Let me illustrate my question with a piece of code:

int main
(
)
{
int a[ 2 ];
int* p = a;
++p; // OK, points to the second element (indexed 1).
++p; // OK, points to one-past-the-end value.
++p; // What happens here? Is p a valid pointer? And what if the array
was allocated dynamically?
}

 

[Rob Williscroft]

BigMan wrote in
in
comp.lang.c++:

So, my question is what if I go further and increment a pointer to a
one-past-the-end value? Do I still get a valid pointer to anything?
Let me illustrate my question with a piece of code:

int main
(
)
{
int a[ 2 ];
int* p = a;
++p; // OK, points to the second element (indexed 1).
++p; // OK, points to one-past-the-end value.
++p; // What happens here? Is p a valid pointer? And what if the
array
was allocated dynamically?

You have undefined behaviour, IOW the standard no longer defines what
will or will not happen, it could be Very Bad Things(tm) or nothing
at all.

}

HTH.

Rob.

 

[BigMan]

I think this is enough. Thanks!

 

[Ben Pope]

BigMan wrote in
in
comp.lang.c++:

So, my question is what if I go further and increment a pointer to a
one-past-the-end value? Do I still get a valid pointer to anything?
Let me illustrate my question with a piece of code:

int main
(
)
{
int a[ 2 ];
int* p = a;
++p; // OK, points to the second element (indexed 1).
++p; // OK, points to one-past-the-end value.
++p; // What happens here? Is p a valid pointer? And what if the
array
was allocated dynamically?

You have undefined behaviour, IOW the standard no longer defines what
will or will not happen, it could be Very Bad Things(tm) or nothing
at all.

Surely he only has undefined behaviour if he actually dereferences it?

Ben

 

[Rob Williscroft]

Ben Pope wrote in
in comp.lang.c++:

BigMan wrote in
in
comp.lang.c++:

So, my question is what if I go further and increment a pointer to a
one-past-the-end value? Do I still get a valid pointer to anything?
Let me illustrate my question with a piece of code:

int main
(
)
{
int a[ 2 ];
int* p = a;
++p; // OK, points to the second element (indexed 1).
++p; // OK, points to one-past-the-end value.
++p; // What happens here? Is p a valid pointer? And what if the
array
was allocated dynamically?

You have undefined behaviour, IOW the standard no longer defines what
will or will not happen, it could be Very Bad Things(tm) or nothing
at all.

Surely he only has undefined behaviour if he actually dereferences it?

If it isn't undefined, then surely it must be defined, so what does it
do ?

Rob.

 

[Old Wolf]

That's a new indenting style..

{
int a[ 2 ];
int* p = a;
++p; // OK, points to the second element (indexed 1).
++p; // OK, points to one-past-the-end value.
++p; // What happens here?

You have undefined behaviour, IOW the standard no longer defines what
will or will not happen, it could be Very Bad Things(tm) or nothing
at all.

Surely he only has undefined behaviour if he actually dereferences it?
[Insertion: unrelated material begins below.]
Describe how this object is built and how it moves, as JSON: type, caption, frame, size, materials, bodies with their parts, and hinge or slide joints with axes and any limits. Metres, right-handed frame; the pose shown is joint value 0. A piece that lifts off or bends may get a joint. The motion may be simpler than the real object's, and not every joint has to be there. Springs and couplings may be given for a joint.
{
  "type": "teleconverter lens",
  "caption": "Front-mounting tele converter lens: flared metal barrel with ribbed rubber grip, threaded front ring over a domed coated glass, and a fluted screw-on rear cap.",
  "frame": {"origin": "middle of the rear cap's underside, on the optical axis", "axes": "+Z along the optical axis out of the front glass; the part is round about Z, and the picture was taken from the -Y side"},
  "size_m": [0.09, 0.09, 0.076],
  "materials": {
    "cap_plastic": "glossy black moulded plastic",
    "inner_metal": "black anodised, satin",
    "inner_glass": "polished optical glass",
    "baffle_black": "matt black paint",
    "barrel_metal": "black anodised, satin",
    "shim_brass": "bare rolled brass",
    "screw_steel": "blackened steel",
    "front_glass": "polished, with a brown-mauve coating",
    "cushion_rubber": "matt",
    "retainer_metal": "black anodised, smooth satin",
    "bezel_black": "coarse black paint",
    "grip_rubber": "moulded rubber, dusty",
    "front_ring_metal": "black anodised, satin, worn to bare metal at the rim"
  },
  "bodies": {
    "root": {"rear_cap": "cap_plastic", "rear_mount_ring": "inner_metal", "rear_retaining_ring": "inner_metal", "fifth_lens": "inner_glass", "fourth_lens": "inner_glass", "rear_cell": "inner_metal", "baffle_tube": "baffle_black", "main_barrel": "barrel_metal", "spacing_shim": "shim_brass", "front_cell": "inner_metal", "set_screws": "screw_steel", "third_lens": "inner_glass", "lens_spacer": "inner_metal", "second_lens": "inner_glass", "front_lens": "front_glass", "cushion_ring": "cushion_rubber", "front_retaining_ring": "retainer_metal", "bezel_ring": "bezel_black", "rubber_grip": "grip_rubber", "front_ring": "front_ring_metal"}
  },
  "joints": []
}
No, the increment itself causes undefined behaviour.

As a rationale, consider these possibilities:
- a[] is the last object in memory (or the current segment)
- a+3 would be in a different process's address space

These possibilities are unlikely on an IA32 system with 4 Gigabytes
of RAM, but they are much more real on an embedded system.

 

[Ben Pope]

Ben Pope wrote in
in comp.lang.c++:

BigMan wrote in
in
comp.lang.c++:



So, my question is what if I go further and increment a pointer to a
one-past-the-end value? Do I still get a valid pointer to anything?
Let me illustrate my question with a piece of code:

int main
(
)
{
int a[ 2 ];
int* p = a;
++p; // OK, points to the second element (indexed 1).
++p; // OK, points to one-past-the-end value.
++p; // What happens here? Is p a valid pointer? And what if the
array
was allocated dynamically?


You have undefined behaviour, IOW the standard no longer defines what
will or will not happen, it could be Very Bad Things(tm) or nothing
at all.

Surely he only has undefined behaviour if he actually dereferences it?
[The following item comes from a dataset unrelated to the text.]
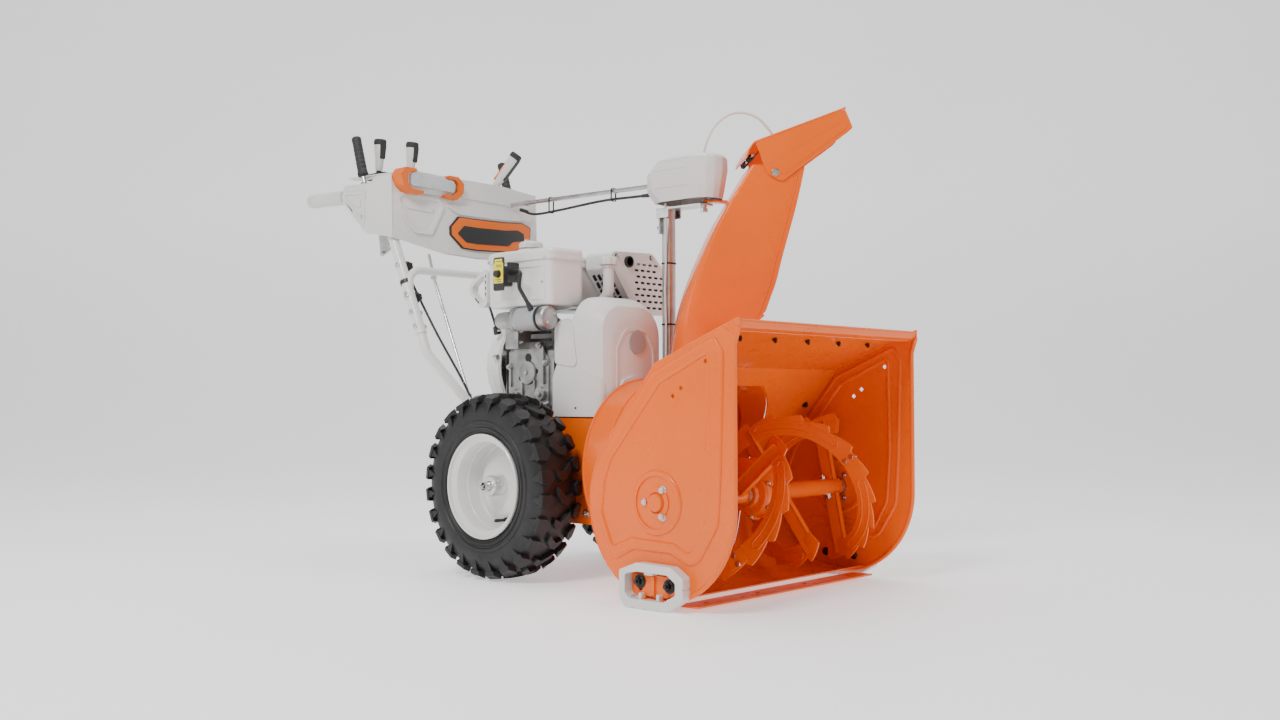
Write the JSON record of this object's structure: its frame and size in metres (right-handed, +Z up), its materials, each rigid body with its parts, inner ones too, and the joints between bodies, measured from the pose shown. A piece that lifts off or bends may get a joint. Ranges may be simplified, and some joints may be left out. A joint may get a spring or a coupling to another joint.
{
  "type": "two stage snowblower",
  "caption": "Walk-behind two stage snow thrower with ribbon augers, an impeller, a turning chute with a tilting deflector, an engine, lugged tyres and a dash with levers.",
  "frame": {"origin": "on the ground, below the middle of the whole machine's box", "axes": "+Z up, +Y from the auger housing back to the operator, +X to the operator's left"},
  "size_m": [0.7212, 1.4459, 1.0572],
  "materials": {
    "orange_paint": "gloss powder coat",
    "white_paint": "satin powder coat",
    "white_plastic": "fine moulded texture",
    "black_plastic": "fine moulded texture",
    "rubber": "matte",
    "tyre": "moulded, lightly dusty",
    "steel": "zinc plated",
    "aluminium": "as cast",
    "red_plastic": "gloss",
    "lens": "clear, over a frosted light bar"
  },
  "bodies": {
    "machine": {"auger_belt": "rubber", "belt_cover": "white_plastic", "chute_cable": "rubber", "chute_post": "steel", "chute_ring": "black_plastic", "clutch_cable": "rubber", "crankcase": "aluminium", "dash_panel": "white_plastic", "fuel_tank": "white_paint", "gear_cover": "white_plastic", "gearcase": "orange_paint", "grip_left": "white_plastic", "grip_right": "white_plastic", "handlebar": "white_paint", "headlight": "lens", "housing_wrap": "orange_paint", "impeller_drum": "orange_paint", "lower_handle_left": "white_paint", "lower_handle_right": "white_paint", "muffler_guard": "white_paint", "recoil_housing": "white_paint", "scraper_blade": "orange_paint", "side_plate_left": "orange_paint", "side_plate_right": "orange_paint", "skid_bracket_left": "orange_paint", "skid_bracket_right": "orange_paint", "skid_shoe_left": "white_plastic", "skid_shoe_right": "white_plastic", "starter_motor": "aluminium", "switch_box": "black_plastic", "switch_lead": "rubber", "tractor_frame": "orange_paint"},
    "auger": {"auger_shaft": "steel", "auger_right": "orange_paint", "auger_left": "orange_paint"},
    "impeller": {"impeller_shaft": "steel", "impeller": "orange_paint"},
    "crankshaft": {"crankshaft": "steel"},
    "drive_disc": {"drive_disc": "aluminium"},
    "hex_shaft": {"hex_shaft": "steel"},
    "friction_wheel": {"friction_wheel": "rubber"},
    "wheel_right": {"wheel_rim_right": "white_paint", "tyre_right": "tyre"},
    "wheel_left": {"wheel_rim_left": "white_paint", "tyre_left": "tyre", "axle": "steel"},
    "chute": {"chute": "orange_paint", "chute_gear": "orange_paint", "deflector_cable": "white_plastic"},
    "deflector": {"deflector": "orange_paint"},
    "chute_rod": {"chute_rod": "steel"},
    "chute_lever": {"chute_lever": "white_plastic"},
    "deflector_lever": {"deflector_lever": "white_plastic"},
    "speed_lever": {"speed_lever": "white_plastic"},
    "auger_lever": {"auger_lever": "black_plastic"},
    "drive_lever": {"drive_lever": "black_plastic"},
    "recoil_handle": {"recoil_handle": "white_plastic"},
    "fuel_cap": {"fuel_cap": "white_plastic"},
    "dipstick": {"dipstick": "white_plastic"},
    "start_button": {"start_button": "red_plastic"}
  },
  "joints": [
    {"name": "auger_turn", "type": "hinge", "parent": "machine", "child": "auger", "pos_m": [-0.0306, -0.526, 0.198], "axis": [1, 0, 0], "continuous": true},
    {"name": "impeller_turn", "type": "hinge", "parent": "machine", "child": "impeller", "pos_m": [-0.0306, -0.314, 0.243], "axis": [0, 1, 0], "continuous": true},
    {"name": "crankshaft_turn", "type": "hinge", "parent": "machine", "child": "crankshaft", "pos_m": [-0.0306, -0.014, 0.47], "axis": [0, 1, 0], "continuous": true},
    {"name": "drive_disc_turn", "type": "hinge", "parent": "machine", "child": "drive_disc", "pos_m": [-0.0306, -0.082, 0.285], "axis": [0, 1, 0], "continuous": true},
    {"name": "hex_shaft_turn", "type": "hinge", "parent": "machine", "child": "hex_shaft", "pos_m": [-0.0306, -0.024, 0.285], "axis": [1, 0, 0], "continuous": true},
    {"name": "friction_wheel_slide", "type": "slide", "parent": "hex_shaft", "child": "friction_wheel", "axis": [1, 0, 0], "range_m": [-0.0335, 0.056]},
    {"name": "wheel_right_turn", "type": "hinge", "parent": "machine", "child": "wheel_right", "pos_m": [-0.2556, 0.002, 0.203], "axis": [1, 0, 0], "continuous": true},
    {"name": "wheel_left_turn", "type": "hinge", "parent": "machine", "child": "wheel_left", "pos_m": [0.1944, 0.002, 0.203], "axis": [1, 0, 0], "continuous": true},
    {"name": "chute_turn", "type": "hinge", "parent": "machine", "child": "chute", "pos_m": [0.0744, -0.304, 0.44], "axis": [0, 0, 1], "range_deg": [-146.2, 52.8]},
    {"name": "chute_rod_turn", "type": "hinge", "parent": "machine", "child": "chute_rod", "pos_m": [0.0744, -0.259, 0.885], "axis": [0.0474, 0.9986, 0.0244], "range_deg": [-235, 90]},
    {"name": "chute_lever_tilt", "type": "hinge", "parent": "machine", "child": "chute_lever", "pos_m": [0.1194, 0.491, 0.93], "axis": [0, 1, 0], "range_deg": [-74, 28]},
    {"name": "deflector_tilt", "type": "hinge", "parent": "chute", "child": "deflector", "pos_m": [0.14572, -0.37121, 0.925], "axis": [0.6858, 0.7278, 0], "range_deg": [0, 40]},
    {"name": "deflector_lever_tilt", "type": "hinge", "parent": "machine", "child": "deflector_lever", "pos_m": [-0.2206, 0.508, 0.925], "axis": [1, 0, 0], "range_deg": [-25, 1]},
    {"name": "speed_lever_tilt", "type": "hinge", "parent": "machine", "child": "speed_lever", "pos_m": [-0.1256, 0.508, 0.93], "axis": [1, 0, 0], "range_deg": [-25, 15]},
    {"name": "auger_lever_press", "type": "hinge", "parent": "machine", "child": "auger_lever", "pos_m": [-0.2706, 0.491, 0.918], "axis": [-1, 0, 0], "range_deg": [0, 58], "stiffness_Nm_per_rad": 1.5, "springref_deg": -17.19},
    {"name": "drive_lever_press", "type": "hinge", "parent": "machine", "child": "drive_lever", "pos_m": [0.2094, 0.491, 0.918], "axis": [-1, 0, 0], "range_deg": [0, 58], "stiffness_Nm_per_rad": 1.5, "springref_deg": -17.19},
    {"name": "recoil_handle_pull", "type": "slide", "parent": "machine", "child": "recoil_handle", "axis": [0, 0.9929, -0.1191], "range_m": [0, 0.45], "stiffness_N_per_m": 20, "springref_m": -0.6},
    {"name": "fuel_cap_lift", "type": "slide", "parent": "machine", "child": "fuel_cap", "axis": [0, 0, 1], "range_m": [0, 0.05]},
    {"name": "dipstick_lift", "type": "slide", "parent": "machine", "child": "dipstick", "axis": [0, 0, 1], "range_m": [0, 0.1]},
    {"name": "start_button_press", "type": "slide", "parent": "machine", "child": "start_button", "axis": [1, 0, 0], "range_m": [0, 0.004], "stiffness_N_per_m": 800, "springref_m": -0.001}
  ],
  "couplings": [
    {"joint": "impeller_turn", "follows": "auger_turn", "ratio": 10},
    {"joint": "drive_disc_turn", "follows": "crankshaft_turn", "ratio": 0.7083},
    {"joint": "friction_wheel_slide", "follows": "speed_lever_tilt", "m_per_rad": -0.126},
    {"joint": "chute_rod_turn", "follows": "chute_turn", "ratio": 1.55},
    {"joint": "chute_lever_tilt", "follows": "chute_turn", "ratio": 0.488},
    {"joint": "deflector_lever_tilt", "follows": "deflector_tilt", "ratio": -0.6}
  ]
}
If it isn't undefined, then surely it must be defined, so what does it
do ?

I guessed the pointer was equal to a + 3*sizeof(int), regardless of what is or isn't there, but presumably it doesn't, which is why dereferencing it is bad.

presumably thats why:
std::vector<int> v;
std::vector<int>::iterator i = v.begin();
i--;
i++;

Isn't guaranteed to point to *v.begin()?

Ben

 

[Rob Williscroft]

Ben Pope wrote in
in
comp.lang.c++:

I guessed the pointer was equal to a + 3*sizeof(int), regardless of
what is or isn't there, but presumably it doesn't, which is why
dereferencing it is bad.

There are implementations where you have ((p + n) - n) == p, for
any non-void pointer p and any int n. There are other implementations
where a pointer (in a register) that doesn't actually point to valid
memory causes some kind of fault.

On such an implementaion the call (new int[10]) will need to allocate
11 int's just to make sure the one-passed-the-end rule is valid.

All implemetations need to avoid allocating the top of memory as
the last element of an array, as otherwise the requirment:

some_type array[N];
assert( (array + N) > (array + 0) );

i.e. the one-passed-the-end rule, will fail.


The point I'm trying to make is that undefined behaviour has
a plus side, the language is effeciently portable to a greater
number of platforms becuase of it.

For example, if the language allowed arbitary additions and
subtractions from pointers then platforms with checked pointer
registers would need to store and do all there arithmatic in
non-pointer registers, and then only load these values into the
pointer registers when dereferencing. This is against the
"Don't pay for what you don't use", "Spirit of C" that C++ inherited.

presumably thats why:
std::vector<int> v;
std::vector<int>::iterator i = v.begin();

Undefined Behaviour starts here:

i--;

All bets are now off.

i++;

Isn't guaranteed to point to *v.begin()?

Its worse than that, there is nolonger anything gauranteed.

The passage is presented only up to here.